What to Know
- U.S. employers added 157,000 jobs, slowing their hiring in July
- The unemployment rate dropped to 3.9 percent from 4 percent
- Employers added an average of 224,000 new workers in the first six months of this year, a faster pace than in 2017
Employers pulled back on hiring in July, but the job gains were still enough to lower the U.S. unemployment rate a tick to 3.9 percent from 4 percent.
Employers added 157,000 jobs last month, a modest gain, the Labor Department said Friday. That's below the 215,000 average for the first seven months this year, but economists said the decline will likely prove temporary.
Consumers are spending freely and businesses are stepping up their investment in buildings and equipment, accelerating growth. That's raising demand for workers in industries ranging from manufacturing to construction to health care. The economy expanded at a 4.1 percent annual rate in the April-June quarter, the strongest showing in nearly four years.
The smaller job gain likely reflected some one-time factors, analysts said. Local governments cut 20,000 jobs, the most in more than two years. Most were in education, suggesting some of the decline reflects the start of summer school holidays.
And sporting goods, hobby and toy stores shed 32,000 jobs, by far the most on records dating back to 1990. That is the result of the Toys R Us bankruptcy, economists said.
Excluding those factors, hiring in July would have been closer to the monthly average this year.
The government also revised hiring totals for May and June to show that another 59,000 jobs were added in those months.
"This job growth is nothing to be disappointed about, particularly at this stage of the recovery," said Martha Gimbel, director of economic research at job search website Indeed. The economy is now entering its tenth year of expansion, and hiring has actually accelerated this year compared with 2017, surprising most analysts.
Stocks rose moderately after the report was released. The Dow Jones industrial average increased 82 points in mid-day trading to 25,408.

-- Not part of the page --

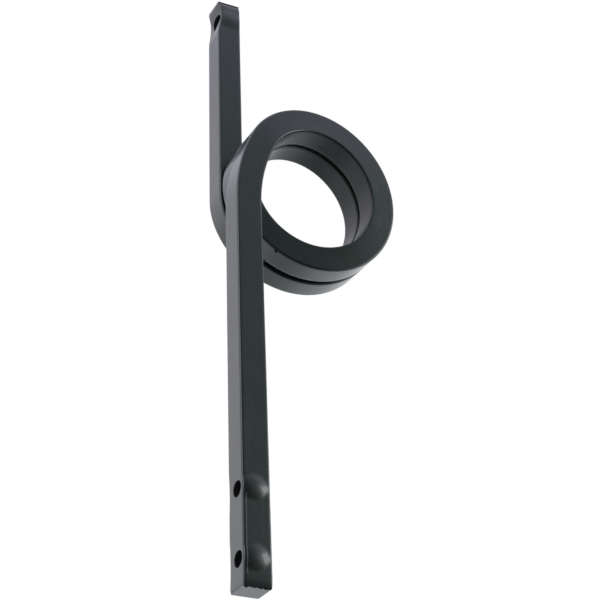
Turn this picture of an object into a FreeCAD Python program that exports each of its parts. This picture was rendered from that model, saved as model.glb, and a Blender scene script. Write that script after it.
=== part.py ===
import FreeCAD, Part
import math
import os

# Harrow tine wound from square spring bar: a front leg that runs down, a coil of
# two turns, and a back leg that runs up. All sizes are in millimetres and degrees.
# +Z runs up along both legs, -Y is the front, the coil lies on the +X side of the legs.
# The origin is the centre of the bolt hole in the back leg.

# Bar
bar = 25.0
bar_corner = 2.0
corner_flats = 3

# Coil
coil_radius = 71.5
pitch = 29.0
turns = 2
keystone = 0.6
runout_angle = 26.0

# Bend that sets the front leg outside the coil's circle
root_bend_radius = 180.0
root_bend_angle = 26.0

# Legs, from where each leaves the winding to its cut end
back_leg = 249.5
front_leg = 365.0

# Bolt holes, all along X and set towards the front of the bar
hole = 13.5
hole_offset = 3.0
back_hole_to_end = 22.8
front_hole_to_end = 23.5
front_hole_spacing = 58.5

# Swelling on the front face beside each hole
swell_radius = 11.0
swell_height = 1.3

# Hollow pressed into the back face beside each hole
front_hollow_length = 40.0
front_hollow_depth = 1.0
back_hollow_length = 42.0
back_hollow_depth = 2.4

# Outer face drawn in round the mouth of the hole in the back leg, deepest at the front edge
draw_depth = 2.6
draw_length = 40.0
draw_reach = 15.5

# Drag mark that lengthens that mouth downwards
drag_depth = 5.0
drag_back = 1.8
drag_down = 8.6
drag_radius = 2.6

# Raised shear lip along the front edge of the lower end
lip_height = 1.0
lip_width = 1.6

# Derived sizes
slope = pitch / (2.0 * math.pi * coil_radius)
lead = math.atan(slope)
axial = bar / math.cos(lead)
bend = math.radians(root_bend_angle)
wind_end = 2.0 * math.pi * turns
runout = math.radians(runout_angle)
front_x = -(coil_radius * math.cos(bend) + root_bend_radius * (1.0 - math.cos(bend)))
front_z = (coil_radius - root_bend_radius) * math.sin(bend)
bend_rise = slope * root_bend_radius * bend

V = FreeCAD.Vector
AXIS = V(0, 1, 0)


def radial(angle):
    """Unit vector from the coil's axis, the angle taken clockwise from the leg side."""
    return V(-math.cos(angle), 0, math.sin(angle))


def section(centre, angle, taper):
    """Closed outline of the bar, its corners eased in small flats, narrower outside by the taper."""
    out = radial(angle)
    half = bar / 2.0
    corners = [
        centre + out * half + AXIS * (-axial / 2.0 + taper),
        centre + out * half + AXIS * (axial / 2.0 - taper),
        centre - out * half + AXIS * (axial / 2.0 + taper),
        centre - out * half + AXIS * (-axial / 2.0 - taper),
    ]
    points = []
    for i, corner in enumerate(corners):
        before = (corners[i - 1] - corner).normalize()
        after = (corners[(i + 1) % 4] - corner).normalize()
        opening = before.getAngle(after)
        inward = (before + after).normalize()
        round_centre = corner + inward * (bar_corner / math.sin(opening / 2.0))
        spoke = (corner + before * (bar_corner / math.tan(opening / 2.0)) - round_centre).normalize()
        for k in range(corner_flats + 1):
            turned_by = (math.pi - opening) * k / corner_flats
            outward = spoke * math.cos(turned_by) - before * math.sin(turned_by)
            points.append(round_centre + outward * bar_corner)
    return Part.makePolygon(points + points[:1])


def winding(centre, radius, start, stop):
    """Helical centre line about an axis through the centre, between two angles."""
    helix = Part.makeHelix(2.0 * math.pi * radius * slope, radius * slope * (stop - start), radius)
    out = radial(start)
    side = AXIS.cross(out)
    turn = FreeCAD.Matrix(
        out.x, side.x, AXIS.x, centre.x,
        out.y, side.y, AXIS.y, centre.y,
        out.z, side.z, AXIS.z, centre.z,
        0, 0, 0, 1)
    helix.Placement = FreeCAD.Placement(turn)
    return helix


def wound_bar(centre, radius, start, stop, taper_start, taper_stop):
    """Length of bar wound at a radius, its section easing from one taper to the other."""
    shell = Part.BRepOffsetAPI.MakePipeShell(winding(centre, radius, start, stop))
    shell.setBiNormalMode(AXIS)
    first = centre + radial(start) * radius
    last = centre + radial(stop) * radius + AXIS * (radius * slope * (stop - start))
    shell.add(section(first, start, taper_start), False, False)
    if taper_stop != taper_start:
        shell.add(section(last, stop, taper_stop), False, False)
    shell.build()
    shell.makeSolid()
    return shell.shape()


def leg(root, direction, length):
    """Straight length of bar from the root section, square to the coil's axis there."""
    return Part.Face(section(root, 0.0, 0.0)).extrude(direction * length)


# The bar, wound from the front leg to the back leg in the coil's own frame
front_root = V(front_x, 0, front_z)
bend_centre = V(front_x + root_bend_radius, 0, front_z)
coil_start = V(0, bend_rise, 0)
main_stop = wind_end - runout
main_rise = bend_rise + slope * coil_radius * (main_stop - bend)
full_rise = bend_rise + slope * coil_radius * (wind_end - bend)
back_root = V(-coil_radius, full_rise, 0)
along = V(0, slope, 1).normalize()
spare = bar

pieces = [
    leg(front_root, along * -1, front_leg + spare),
    wound_bar(bend_centre, root_bend_radius, 0.0, bend, 0.0, keystone),
    wound_bar(coil_start, coil_radius, bend, main_stop, keystone, keystone),
    wound_bar(V(0, main_rise, 0), coil_radius, main_stop, wind_end, keystone, 0.0),
    leg(back_root, along, back_leg + spare),
]
tine = pieces[0].multiFuse(pieces[1:])

# Turn the legs upright and bring the hole of the back leg to the origin
tine.rotate(V(0, 0, 0), V(1, 0, 0), math.degrees(lead))
turned = FreeCAD.Rotation(V(1, 0, 0), math.degrees(lead))
back_root = turned.multVec(back_root)
front_root = turned.multVec(front_root)
back_hole = back_root + V(0, -hole_offset, back_leg - back_hole_to_end)
tine.translate(back_hole * -1)
back_root = back_root - back_hole
front_root = front_root - back_hole
top = back_root.z + back_leg
bottom = front_root.z - front_leg
front_holes = [
    V(front_root.x, front_root.y - hole_offset, bottom + front_hole_to_end),
    V(front_root.x, front_root.y - hole_offset, bottom + front_hole_to_end + front_hole_spacing),
]

# Shear both legs off square
reach = 4.0 * bar
tine = tine.cut(Part.makeBox(reach, reach, 2.0 * spare, V(-reach / 2.0, -reach / 2.0, top)))
end_box = Part.makeBox(reach, reach, 2.0 * spare)
end_box.translate(V(front_root.x - reach / 2.0, front_root.y - reach / 2.0, bottom - 2.0 * spare))
tine = tine.cut(end_box)
tine = tine.removeSplitter()


def swelling(at):
    """Low dome on the front face of a leg, where the metal spread beside a hole."""
    ball_radius = (swell_radius ** 2 + swell_height ** 2) / (2.0 * swell_height)
    face_y = at.y + hole_offset - bar / 2.0
    ball = Part.makeSphere(ball_radius, V(at.x, face_y - swell_height + ball_radius, at.z))
    slab = Part.makeBox(bar, swell_height + bar / 8.0, 3.0 * bar,
                        V(at.x - bar / 2.0, face_y - swell_height, at.z - 1.5 * bar))
    return ball.common(slab)


def hollow(at, face_y, length, depth):
    """Cutter for the shallow hollow across the back face, its axis along X."""
    radius = (length ** 2 / 4.0 + depth ** 2) / (2.0 * depth)
    return Part.makeCylinder(radius, 3.0 * bar, V(at.x - 1.5 * bar, face_y + radius - depth, at.z), V(1, 0, 0))


def drawn_face(at):
    """Cutter that draws the outer face in towards the front edge, round a hole's mouth."""
    radius = (draw_length ** 2 / 4.0 + draw_depth ** 2) / (2.0 * draw_depth)
    lean = math.atan2(draw_depth, draw_reach)
    across = V(-math.sin(lean), math.cos(lean), 0)
    outwards = V(-math.cos(lean), -math.sin(lean), 0)
    deepest = V(at.x - bar / 2.0 + draw_depth, at.y + hole_offset - bar / 2.0, at.z)
    return Part.makeCylinder(radius, 4.0 * bar, deepest + outwards * radius - across * (2.0 * bar), across)


back_hole = V(0, 0, 0)
for at in [back_hole] + front_holes:
    tine = tine.fuse(swelling(at))
tine = tine.cut(drawn_face(back_hole))

# The hollows beside the holes
back_face = back_root.y + bar / 2.0
front_leg_back_face = front_root.y + bar / 2.0
tine = tine.cut(hollow(back_hole, back_face, back_hollow_length, back_hollow_depth))
for at in front_holes:
    tine = tine.cut(hollow(at, front_leg_back_face, front_hollow_length, front_hollow_depth))

# The bolt holes right through the bar
for at in [back_hole] + front_holes:
    tine = tine.cut(Part.makeCylinder(hole / 2.0, 2.0 * bar, V(at.x - bar, at.y, at.z), V(1, 0, 0)))

# The dragged mouth of the hole in the back leg, on the outer face
mouth_x = -bar / 2.0
reach_out = V(bar, 0, 0)
distance = math.hypot(drag_back, drag_down)
spread = math.acos((hole / 2.0 - drag_radius) / distance)
heading = math.atan2(-drag_down, drag_back)
rim = []
for sign in (1.0, -1.0):
    turn_to = heading + sign * spread
    rim.append(V(0, math.cos(turn_to), math.sin(turn_to)))
start = V(mouth_x + drag_depth, 0, 0) - reach_out
drag_end = start + V(0, drag_back, -drag_down)
outline = Part.makePolygon([
    start + rim[0] * (hole / 2.0),
    drag_end + rim[0] * drag_radius,
    drag_end + rim[1] * drag_radius,
    start + rim[1] * (hole / 2.0),
    start + rim[0] * (hole / 2.0),
])
tine = tine.cut(Part.Face(outline).extrude(reach_out))
tine = tine.cut(Part.makeCylinder(drag_radius, reach_out.x, drag_end, V(1, 0, 0)))

# The lip that the shear raised along the front edge of the lower end
lip_y = front_root.y - bar / 2.0
lip = Part.makePolygon([
    V(front_root.x - bar / 2.0 + bar_corner, lip_y, bottom),
    V(front_root.x - bar / 2.0 + bar_corner, lip_y + lip_width, bottom),
    V(front_root.x - bar / 2.0 + bar_corner, lip_y + lip_width / 4.0, bottom - lip_height),
    V(front_root.x - bar / 2.0 + bar_corner, lip_y, bottom),
])
tine = tine.fuse(Part.Face(lip).extrude(V(bar - 2.0 * bar_corner, 0, 0)))

solid = tine.Solids[0]

os.makedirs("parts", exist_ok=True)
solid.exportStep("parts/harrow_tine.step")
print("solids", len(tine.Solids), "valid", solid.isValid(), "volume", round(solid.Volume / 1000.0, 1))
print("box", solid.BoundBox)
print("front holes", front_holes)
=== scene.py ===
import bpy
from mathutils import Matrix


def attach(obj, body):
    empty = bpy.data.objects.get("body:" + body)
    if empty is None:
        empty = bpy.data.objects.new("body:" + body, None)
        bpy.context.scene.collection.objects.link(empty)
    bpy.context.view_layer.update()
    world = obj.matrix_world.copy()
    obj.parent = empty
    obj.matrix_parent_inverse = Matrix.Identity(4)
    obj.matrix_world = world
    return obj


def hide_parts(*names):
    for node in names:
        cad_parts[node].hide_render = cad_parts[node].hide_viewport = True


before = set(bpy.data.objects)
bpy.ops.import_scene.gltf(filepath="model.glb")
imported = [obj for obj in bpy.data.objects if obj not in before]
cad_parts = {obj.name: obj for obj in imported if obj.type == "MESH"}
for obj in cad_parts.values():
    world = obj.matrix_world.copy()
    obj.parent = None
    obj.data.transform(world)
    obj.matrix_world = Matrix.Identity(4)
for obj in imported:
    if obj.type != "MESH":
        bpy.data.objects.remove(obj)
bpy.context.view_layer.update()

import logging
import math
from collections.abc import Iterator
from contextlib import contextmanager
from dataclasses import dataclass, field
from enum import Enum

import bmesh
import bpy
import numpy as np
from bpy.types import Material, Mesh, Node, NodeSocket, NodeTree, Object
from mathutils import Matrix, Vector, noise
from mathutils.kdtree import KDTree

MM = 0.001
NODE = "harrow_tine"
BODY = "root"
BUMP_STRENGTH = 0.6

log = logging.getLogger("harrow_tine")


class Part(Enum):
    """Material places on the bar, in the order of its material slots."""

    SKIN = 0
    BORE = 1
    # The cut ends, in a pale grey paint that is painted light
    SHEARED = 2
    # The coil's inner side, in a darker, less glossy paint that is painted shade
    INSIDE = 3


class Feed(Enum):
    """What a material reads for the place of a point."""

    OBJECT = "object"
    BAR = "bar_place"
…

Average hourly pay gains remained modest, increasing 2.7 percent from a year earlier, the same as the previous two months. That has puzzled Federal Reserve Chairman Jerome Powell and many economists. Typically, when unemployment has fallen below 4 percent in the past, wages have increased at a faster pace.
With rising gas prices pushing up inflation, Americans actually saw their inflation-adjusted pay decrease in the past year. Consumer prices rose 2.9 percent in June from a year earlier, more than the average wage gain.
One cloud on the horizon has been the Trump administration's trade fights with China, the European Union, Canada and Mexico. The White House has slapped tariffs on steel and aluminum and on $34 billion of imports from China, and several companies have hit U.S. imports with retaliatory duties.
Yet the trade fights didn't appear to impact hiring last month. Manufacturers, among the most directly affected by the import taxes, added 37,000 jobs, the most in seven months.
Manufacturers have likely benefited from oil and gas drillers nearly doubling their investment in drilling rigs and other structures this spring. That's boosted factory output of steel pipe and other drilling equipment. The new spending follows a 60 percent jump in oil prices in the past year.
Companies say they are struggling to find workers, with job openings higher than the number of unemployed for the first time in decades.
In response, many firms appear to be giving part-time workers longer hours. The number of part-time workers who would prefer full-time work has fallen nearly 13 percent in the past year and now stands at 4.6 million. That's the fewest in 11 years.
And the underemployment rate — which includes discouraged workers no longer searching for work, as well as involuntary part-time workers — dropped to 7.5 percent, the lowest in 17 years, from 7.8 percent.
Brian England, the owner of BA Auto, a car repair shop in Columbia, Maryland, would like to add another technician and an apprentice to his 18-member staff.
Yet auto repair work requires more technical skills than the past because of the increasing concentration of computers and electronics in newer cars. He also wants his mechanics to have teamwork skills because complex repairs can require more than one worker.
He has raised starting pay roughly 10 percent in the past two years, from $60,000 to between $65,000 and $70,000.
"The more you make an employee healthy and happy, the more that they're going to stay with you," England said.
Lower-skilled workers are also benefiting from companies' demand for labor. The unemployment rate for those without a high-school diploma fell to 5.1 percent, the lowest on record.
The economy is projected to grow at about a 3 percent pace for the rest of the year, which would likely mean that growth for all of 2018 would top 3 percent for the first time since 2005.